The hearing erupted in verbal fireworks after the district’s attorney accused the lawyers representing the federal government, which has sided with the family, of “lying” in saying that the district had shifted its argument. Justice Neil Gorsuch snapped back, and several minutes of heated debate ensued.
Later in the hearing, Justice Amy Coney Barrett characterized the district’s shift as “a pretty big sea change,” according to an account posted by SCOTUS Blog, which also reported Justice Ketanji Brown Jackson was “all but incredulous” that the district argued that the ADA does not necessarily require accommodations for people with disabilities.
Osseo officials declined to comment on the case, citing Tharpe’s right to privacy. “The school district educates nearly 21,000 students, including 3,000 students with disabilities who have the right to education from birth through age 22,” it said in a comment to The 74. “We’re committed to the principles and the ideals expressed by the Individuals with Disabilities Education Act.”

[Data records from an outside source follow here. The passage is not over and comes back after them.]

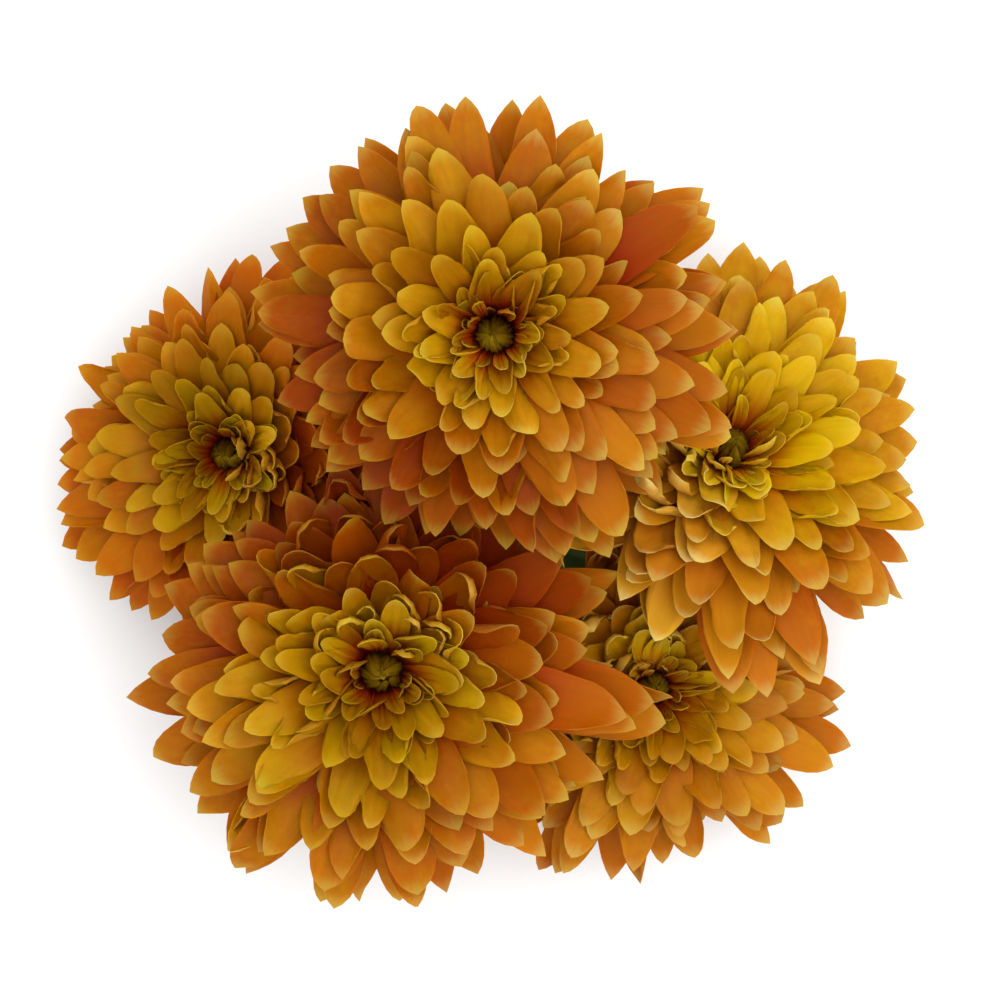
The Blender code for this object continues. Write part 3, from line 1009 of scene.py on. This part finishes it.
def make_petals(bloom, chance, world_heap):
    """All rows of a bloom's petals, each row a piece."""
    skirts = [Skirt(bloom, number, look.count) for number, look in enumerate(LOOKS, start=1)]
    heap = Heap()
    finished = []
    turn = chance.uniform(0, 2 * math.pi)
    for row, look in enumerate(LOOKS):
        bm = petal_bmesh()
        count = round(look.count * bloom.fullness)
        for place in range(count):
            turn += GOLDEN_TURN
            age = row - 0.5 + place / count
            petal = within_box(grow_petal(bloom, skirts, age, turn % (2 * math.pi), chance), bloom)
            points = heap.rest(petal_points(petal))
            heap.add(points)
            points = world_heap.rest(moved(points, bloom.place))
            finished.append(points)
            add_petal(bm, petal, points)
        add_piece(f"{bloom.name}_petals_{row + 1}", bm, PETALS[bloom.name],
                  [f"{bloom.name}_bloom_petals_{row + 1}"], PETAL_THICKNESS)
    for points in finished:
        world_heap.add(points)
    print(f"{bloom.name} bloom: {len(finished)} petals")
    return heap


WORLD_HEAP = Heap()
HEAPS = {}
for bloom in sorted(BLOOMS, key=lambda bloom: bloom.place.translation.z):
    seed = PETAL_SEED + BLOOMS.index(bloom)
    HEAPS[bloom.name] = make_petals(bloom, random.Random(seed), WORLD_HEAP)

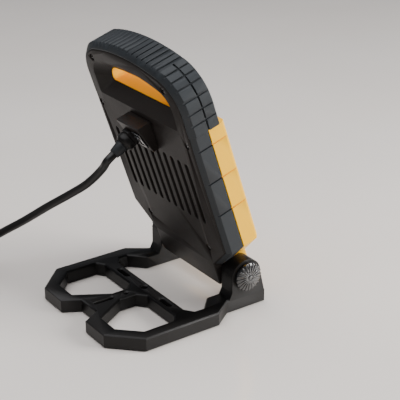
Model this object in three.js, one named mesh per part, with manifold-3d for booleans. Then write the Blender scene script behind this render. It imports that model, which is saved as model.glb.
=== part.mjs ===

The Tharpe family initially filed a complaint with state education officials under the IDEA, which guarantees disabled pupils a “free and appropriate public education.” Noting that the girl had a right to a full school day, even if it extended into the evening, a state administrative law judge found that Ava’s educational rights had been violated.
When the district appealed that ruling in federal district court, the family filed a second suit under the ADA. In March 2024, the Eighth Circuit Court of Appeals agreed that the family’s IDEA rights had been violated. But the appellate court rejected the ADA discrimination claim, ruling the Tharpes had not proven the district acted in bad faith.
The Supreme Court’s eventual ruling should not impact IDEA, which governs whether children with disabilities are entitled to special education services enabling them to make adequate progress toward their goals.
By contrast, the ADA requires equal access to school and an equal opportunity to learn once they are there, explains Ellen Saideman, one of the authors of a friend of the court brief submitted by the Council of Parent Advocates and Attorneys and several other disability advocacy groups. They argue that a ruling in the district’s favor would unfairly subject schoolchildren to a much higher legal bar than other people who need accommodations.
To illustrate the difference, she cites a 2004 ADA case, Tennessee vs. Lane, brought by someone who had to crawl up the stairs to get into a Tennessee courthouse that didn’t have an elevator. Under the “gross misjudgment” standard, there wouldn’t be a claim.
“The building was built before the ADA was passed, so it wasn’t built with any discriminatory intent,” says Saideman. “Under deliberate indifference, they know a person has a disability and there are other people who have disabilities who can’t go up the stairs. If they don’t fix it, then there could be a claim.”
One of the ADA’s original drafters, former Rep. Tony Coelho of California, also submitted a brief arguing that Congress’ intent was that families of disabled children have “the same rights, no more, no less, that are provided all other groups … including the right to seek relief under Section 504 [and] the ADA.”
A decision is expected in June or July, near the end of the court’s current term.